We routinely weave experiential learning through the domestic violence groups which involve listening skills and assertive communication offering choice.
Offering choice is usually not a thinking or language skill that men are taught.
We use the John Gottman model called the Art and Science of Love and the exercises that come with the video taped series as sort of a seed tool for how to construct a viable relationship.
Again most guys who come to me have not looked at relationship as something that needs to be tended, like a garden, for there to be a harvest.
I also weave in lots of cognitive behavioral and Rational Emotive Behavioral tools and I love to use the work of Robert Moore, "KING,WARRIOR,LOVER,MAGICIAN, to speak to the deep components of men's psyche.
I find that my clients are curious.
I also use a number of perceptual tools to teach that our senses can trick us, including the Necker cube which you will find at the top of this page.
You and I may look at the same ink, splattered on the same page, and see to different boxes. If that happens, who is 'right'?
We both are, and the Necker cube provides me an excellent tool for quesioning my beliefs, especially if there is a strong emotional component to them.
I also like to use the work of Paul Ekman and his efforts to categorize facial expressions.
I like to use the information about how fast we react (1/25th second) to a facial expression with a hormonal change inside our body, which is faster than I can create words.
For an example, think about the last time your child or someone you cared about looked at you or even towards you with a look of contempt. How did you feel?
If you are like me, you feel angry. That emotional experience is hardwired and happens across cultures, so teaching about emotional intelligence and facial expressions is a key part of what I work with men on.
According to Robert Bly, the way to a man's soul is through his grief.
Although boy babys are more expressive than girl babies, we are soon trained out of that, and men get thousands of messages about emotions and vulnerability and weakness that may add up to a belief system that says grief is not something ok to experience or express.

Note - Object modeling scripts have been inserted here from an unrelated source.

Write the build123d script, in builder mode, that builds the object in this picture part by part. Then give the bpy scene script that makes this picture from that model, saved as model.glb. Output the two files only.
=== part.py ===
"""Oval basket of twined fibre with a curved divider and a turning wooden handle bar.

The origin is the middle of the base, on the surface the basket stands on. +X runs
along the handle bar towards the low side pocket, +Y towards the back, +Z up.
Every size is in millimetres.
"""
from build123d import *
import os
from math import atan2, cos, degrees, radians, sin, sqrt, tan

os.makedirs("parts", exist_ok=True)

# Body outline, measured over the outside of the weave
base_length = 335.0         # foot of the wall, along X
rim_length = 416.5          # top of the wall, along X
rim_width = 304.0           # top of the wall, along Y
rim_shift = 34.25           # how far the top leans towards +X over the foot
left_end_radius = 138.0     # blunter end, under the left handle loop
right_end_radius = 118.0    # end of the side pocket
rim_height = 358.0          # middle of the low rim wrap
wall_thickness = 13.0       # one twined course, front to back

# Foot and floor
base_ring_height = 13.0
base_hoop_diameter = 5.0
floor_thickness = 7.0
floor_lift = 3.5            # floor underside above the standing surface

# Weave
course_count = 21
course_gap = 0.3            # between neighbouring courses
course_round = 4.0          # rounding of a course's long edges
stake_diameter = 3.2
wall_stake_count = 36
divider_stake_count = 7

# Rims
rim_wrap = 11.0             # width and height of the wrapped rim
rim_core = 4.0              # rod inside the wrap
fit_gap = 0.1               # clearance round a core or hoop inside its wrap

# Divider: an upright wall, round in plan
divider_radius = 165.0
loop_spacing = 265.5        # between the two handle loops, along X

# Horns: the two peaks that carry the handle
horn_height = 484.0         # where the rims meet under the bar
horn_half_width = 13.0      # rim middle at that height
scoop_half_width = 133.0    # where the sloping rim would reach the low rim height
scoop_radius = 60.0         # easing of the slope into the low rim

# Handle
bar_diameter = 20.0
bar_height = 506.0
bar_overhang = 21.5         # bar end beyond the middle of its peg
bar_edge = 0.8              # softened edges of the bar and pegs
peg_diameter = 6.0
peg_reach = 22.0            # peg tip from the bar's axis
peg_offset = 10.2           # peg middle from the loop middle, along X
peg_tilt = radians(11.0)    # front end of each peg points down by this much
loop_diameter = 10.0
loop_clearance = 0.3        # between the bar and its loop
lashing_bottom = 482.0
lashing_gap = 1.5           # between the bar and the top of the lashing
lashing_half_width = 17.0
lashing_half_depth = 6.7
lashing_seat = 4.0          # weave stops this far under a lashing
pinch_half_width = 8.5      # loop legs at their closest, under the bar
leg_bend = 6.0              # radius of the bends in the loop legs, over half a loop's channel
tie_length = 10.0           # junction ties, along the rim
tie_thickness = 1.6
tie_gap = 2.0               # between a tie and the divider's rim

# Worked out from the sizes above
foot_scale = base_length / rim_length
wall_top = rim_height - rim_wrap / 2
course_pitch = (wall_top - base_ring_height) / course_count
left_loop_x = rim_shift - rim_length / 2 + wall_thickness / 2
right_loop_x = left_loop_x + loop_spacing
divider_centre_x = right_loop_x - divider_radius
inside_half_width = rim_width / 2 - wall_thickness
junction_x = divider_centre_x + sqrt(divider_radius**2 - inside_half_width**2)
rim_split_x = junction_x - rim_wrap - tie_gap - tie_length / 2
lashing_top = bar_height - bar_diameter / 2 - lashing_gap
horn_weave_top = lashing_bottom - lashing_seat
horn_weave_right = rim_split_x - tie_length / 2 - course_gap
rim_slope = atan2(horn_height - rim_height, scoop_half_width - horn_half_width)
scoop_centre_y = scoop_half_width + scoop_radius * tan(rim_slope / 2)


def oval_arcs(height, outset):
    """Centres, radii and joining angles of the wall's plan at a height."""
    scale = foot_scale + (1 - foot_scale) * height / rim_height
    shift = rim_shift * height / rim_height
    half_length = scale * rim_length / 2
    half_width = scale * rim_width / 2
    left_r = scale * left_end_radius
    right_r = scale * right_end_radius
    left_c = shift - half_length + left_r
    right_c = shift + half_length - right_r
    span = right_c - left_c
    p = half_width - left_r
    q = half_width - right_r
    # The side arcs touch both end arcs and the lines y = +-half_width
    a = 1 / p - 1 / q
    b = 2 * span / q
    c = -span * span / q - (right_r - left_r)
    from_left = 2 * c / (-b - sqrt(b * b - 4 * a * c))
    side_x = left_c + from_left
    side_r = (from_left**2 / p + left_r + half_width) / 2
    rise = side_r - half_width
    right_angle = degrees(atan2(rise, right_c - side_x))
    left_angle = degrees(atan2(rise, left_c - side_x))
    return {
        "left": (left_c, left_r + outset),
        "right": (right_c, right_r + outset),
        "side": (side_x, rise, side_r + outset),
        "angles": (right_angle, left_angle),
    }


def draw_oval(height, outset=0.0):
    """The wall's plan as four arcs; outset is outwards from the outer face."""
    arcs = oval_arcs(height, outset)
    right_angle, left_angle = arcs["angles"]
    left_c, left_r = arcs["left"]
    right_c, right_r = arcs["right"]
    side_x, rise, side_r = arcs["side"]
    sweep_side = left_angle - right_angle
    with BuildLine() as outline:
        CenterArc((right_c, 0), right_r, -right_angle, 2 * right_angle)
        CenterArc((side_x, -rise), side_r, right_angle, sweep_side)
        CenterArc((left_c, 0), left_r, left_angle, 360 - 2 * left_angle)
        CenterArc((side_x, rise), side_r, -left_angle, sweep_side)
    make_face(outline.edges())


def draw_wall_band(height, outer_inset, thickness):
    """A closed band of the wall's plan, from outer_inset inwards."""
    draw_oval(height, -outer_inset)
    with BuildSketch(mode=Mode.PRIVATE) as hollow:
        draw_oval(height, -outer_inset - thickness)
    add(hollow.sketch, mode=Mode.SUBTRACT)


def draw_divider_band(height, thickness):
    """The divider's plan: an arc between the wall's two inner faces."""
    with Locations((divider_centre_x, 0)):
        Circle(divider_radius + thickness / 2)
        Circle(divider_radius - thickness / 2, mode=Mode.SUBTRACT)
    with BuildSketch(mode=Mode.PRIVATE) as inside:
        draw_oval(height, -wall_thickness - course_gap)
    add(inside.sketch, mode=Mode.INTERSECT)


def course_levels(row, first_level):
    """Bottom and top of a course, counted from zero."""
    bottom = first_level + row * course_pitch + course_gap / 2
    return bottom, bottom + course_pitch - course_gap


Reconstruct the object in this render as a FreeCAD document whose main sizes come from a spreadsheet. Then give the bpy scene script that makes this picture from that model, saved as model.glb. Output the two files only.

Consequently it is split off, perhaps medicated with work or sex or booze, but it eventually comes back to drain us of energy until we acknowledge it.
I teach a great deal about the process of grief and grieving and the costs of not grieving for us as human beings. The cost of not doing appropriate grief can be that I do not connect with anyone again, including my children who may leave me too. The risk of doing the grieving work is that I will be vulnerable and I may love again, with its risk of abandonment.
Here is where a man can talk about his losses, of trust, or abuse, or family of origin issues, and go into and through the grieving process, and perhaps move on to forgiveness and reconciliation, which are processes which can be learned and managed.
So counseling for men is not so different than counseling for women of children. It is about establishing trust.
I have used EEG brain wave biofeedback with clients working on addiction issues, with great success. While researching that I came across research done by one of the early researchers in the field done for the Navy Top Gun school, which indicated that the most successful pilots in that training were the pilots who were able to routinely switch between alpha and beta brainwaves, or relaxation and work brainwaves for very brief periods of relaxation, either because they were born with the ability to do this. or had learned it. However, even brief second long periods of relaxation can be enough to keep one from losing effectiveness at anything you do to stress. Hope you are not in combat.